I need to share something that I just recently learned at this year’s West Virginia Wind Working Group. The working group meeting is an annual event that is usually well attended. I like to go to learn a little bit about the big wind companies and the projects that they have ongoing – I just find it very interesting.
This year I missed the morning session, but I did have the pleasure of listening to Erik Duncan from Invenergy LLC whose talk was entitled “The Cost of Developing and Constructing Wind Farms.” Invenergy works all over the U.S. developing wind farms. In WV they are most famous for the Beech Ridge farm that is under development in Greenbrier County and which has struggled due to a lot of opposition. What I found most striking about the talk was the fact that it costs six times as much to develop a wind farm in the Appalachians as it does to develop one in the Midwest.
Now I might have missed the significance of this, but a fellow audience member asked for clarification and this really peaked my interest. If it costs six times more then why develop here in West Virginia? The simple answer was that the sale price for the electricity makes it more than worthwhile. Wow!

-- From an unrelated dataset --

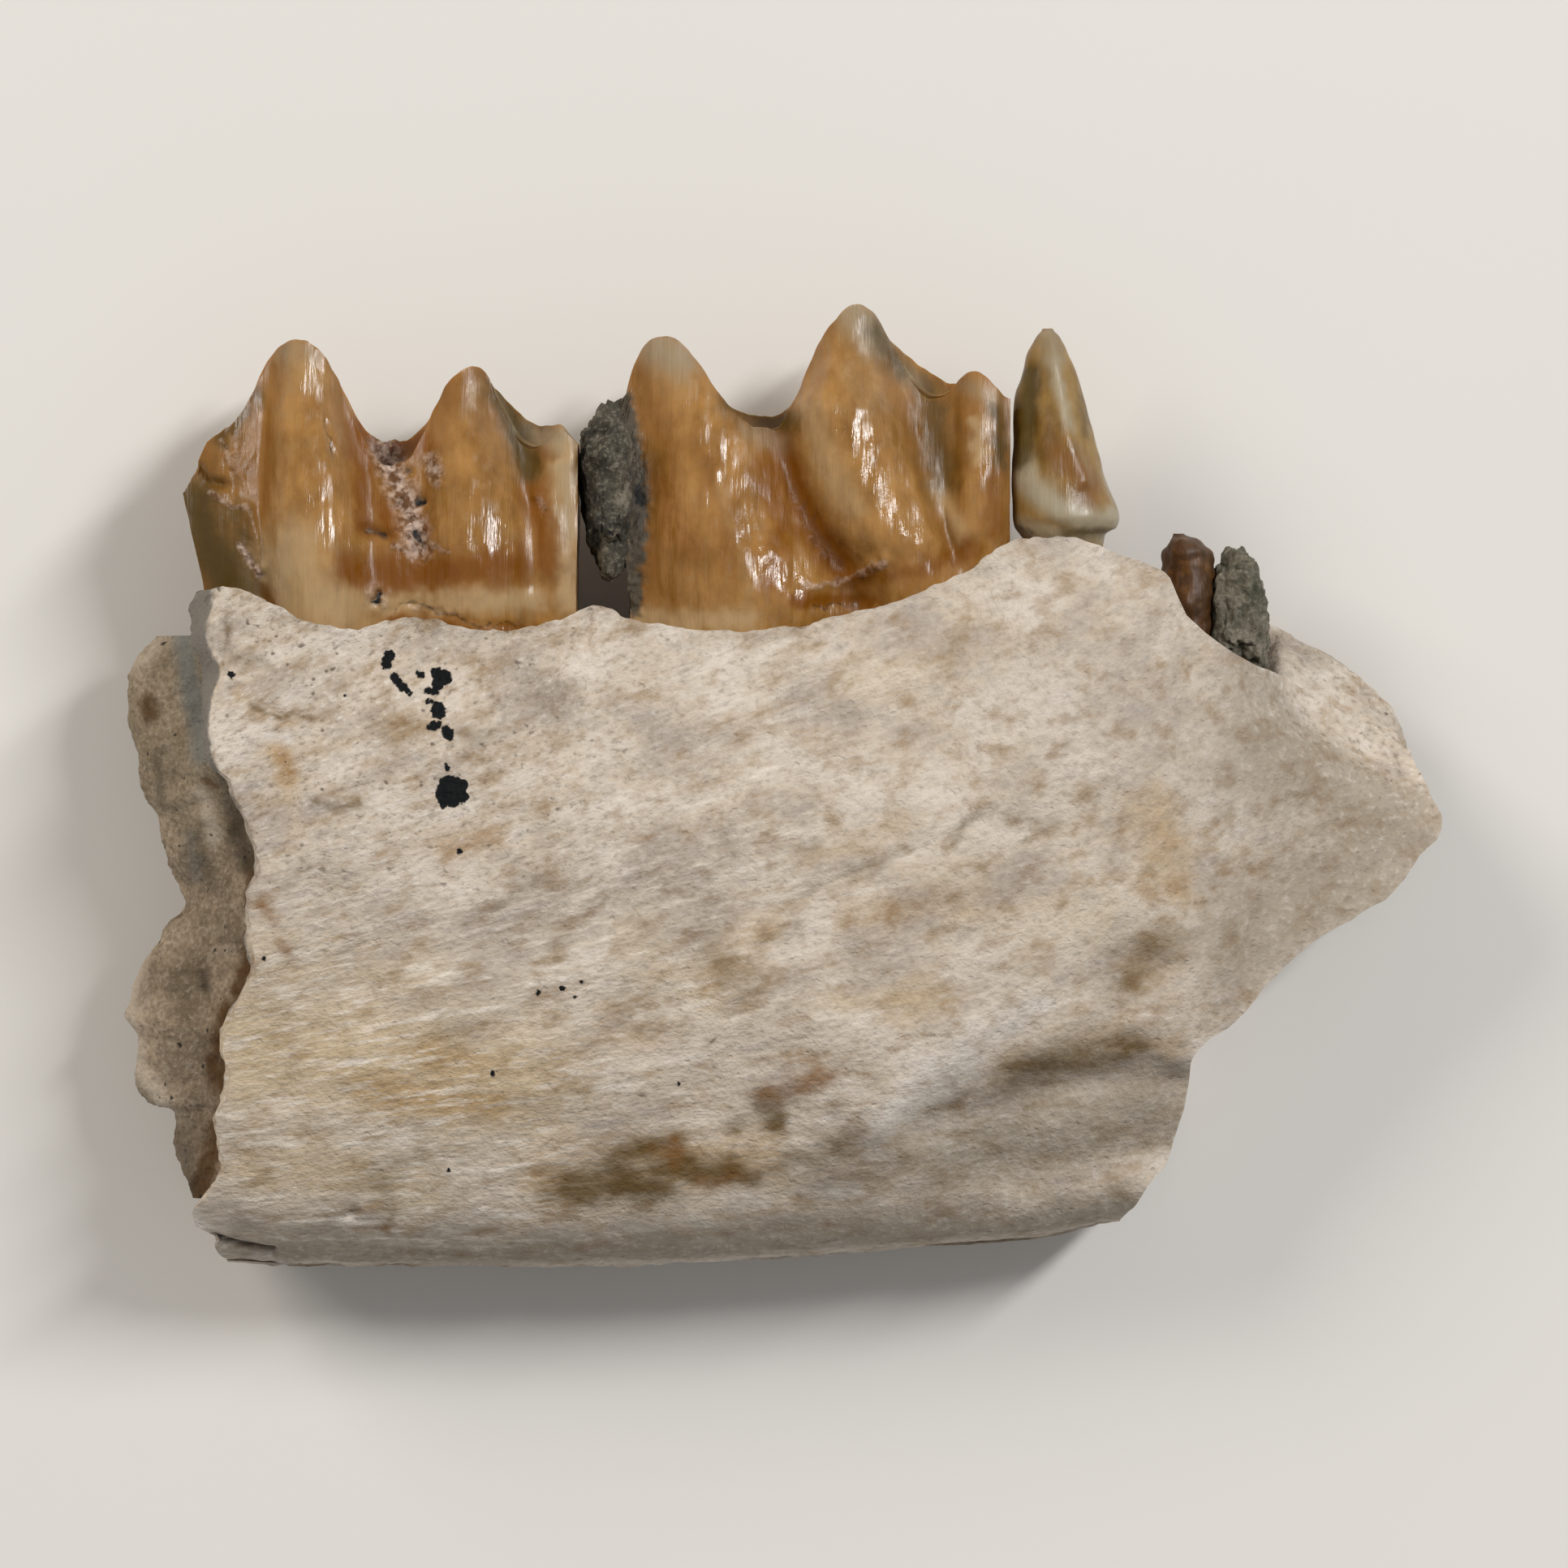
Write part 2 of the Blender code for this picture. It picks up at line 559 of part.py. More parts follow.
def build_fill(material, collection):
    heights = [mix(FILL_LOW, FILL_HIGH, k / (FILL_ROWS - 1)) for k in range(FILL_ROWS)]
    rings = []
    for y in heights:
        outer = [fill_point(y, share, True) for share in FILL_SHARES]
        inner = [fill_point(y, share, False) for share in reversed(FILL_SHARES)]
        rings.append(outer + inner)
    points, faces = stacked_rings(rings)
    return new_solid("sediment_in_break", points, faces, material, collection)


def build_jaw():
    for old in list(bpy.data.objects):
        bpy.data.objects.remove(old, do_unlink=True)
    parts = bpy.data.collections.new("fossil_jaw")
    cutters = bpy.data.collections.new("cutters")
    for collection in (parts, cutters):
        bpy.context.scene.collection.children.link(collection)

    bone = new_material("fossil_bone", (0.62, 0.53, 0.42), 0.6)
    enamel = new_material("fossil_enamel", (0.42, 0.21, 0.08), 0.25)
    pale_enamel = new_material("weathered_enamel", (0.36, 0.27, 0.14), 0.4)
    root_brown = new_material("stained_dentine", (0.1, 0.045, 0.02), 0.5)
    grey_mud = new_material("grey_sediment", (0.16, 0.15, 0.13), 0.9)
    tan_mud = new_material("tan_sediment", (0.3, 0.25, 0.19), 0.9)

    jawbone = build_bone(bone, parts)
    molars = {}
    for name, crown in CROWNS.items():
        molars[name] = build_crown(name, crown, 0.0, enamel, parts)
    premolar = build_premolar(pale_enamel, parts)
    stub = build_stub(root_brown, parts)
    teeth = {**molars, "broken_premolar": premolar, "root_stub": stub}

    for name, roots in ROOTS.items():
        for number, root in enumerate(roots):
            root_top = ROOT_TOPS.get(name, crown_base_y(root[0]) + 0.5)
            label = f"{name}_root_{number}"
            inside = build_root(label, root, root_top, 0.0, None, cutters)
            add_boolean(teeth[name], "UNION", inside)
            socket_top = along(CHEEK_RIM, root[0]) + 0.3
            socket = build_root(label + "_socket", root, socket_top, SOCKET_GAP, None, cutters)
            add_boolean(jawbone, "DIFFERENCE", socket)
            hide_cutter(inside)
            hide_cutter(socket)

    crust = build_lump(
        "sediment_between_molars", (-3.0, 5.6, 2.6), (0.5, 1.1, 1.3), 0.3, 8.3, grey_mud, parts
    )
    room = build_crown("front_molar_room", CROWNS["front_molar"], SOCKET_GAP, None, cutters)
    hide_cutter(room)
    add_boolean(crust, "DIFFERENCE", room)
    build_lump("sediment_in_socket", (8.05, 3.05, 2.2), (0.48, 1.1, 0.85), 0.3, 5.9, grey_mud, parts)
    build_fill(tan_mud, parts)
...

OK. So let’s look at a map. The premium market for electricity is the east coast. Aside from developing coastal wind farms what is the next best location? That’s right….check out the bulls eye on West Virginia. (You can click on the map to make it easier to see.)
Wind, like coal, is an energy resource that is driven by geography/geology. You either have it or you don’t. West Virginia has a wind resource that is highly rated and relatively close to a premium market. As renewable portfolio standards go into effect in neighboring states the value of wind power will increase dramatically. We, as West Virginians, need to be aware that what we have is unique and highly valuable. It would behoove our state legislators to be aware of this fact too so that they don’t sell us out for a wink and a handshake. At present, utility-scale wind projects receive a 30% break on B&O taxes and their property tax is assessed at only 24.95% of the fair market value. These state “incentives” short change county government and the residents of the counties in which the wind farms are installed. Given the growth in the renewable energy market and the geographic advantage that West Virginia maintains it would probably be a wise move to end the incentives or drastically revise them so that local governments see more revenue from these projects. It’s geography, not incentives that make West Virginia an attractive (albeit difficult) location for wind farm development.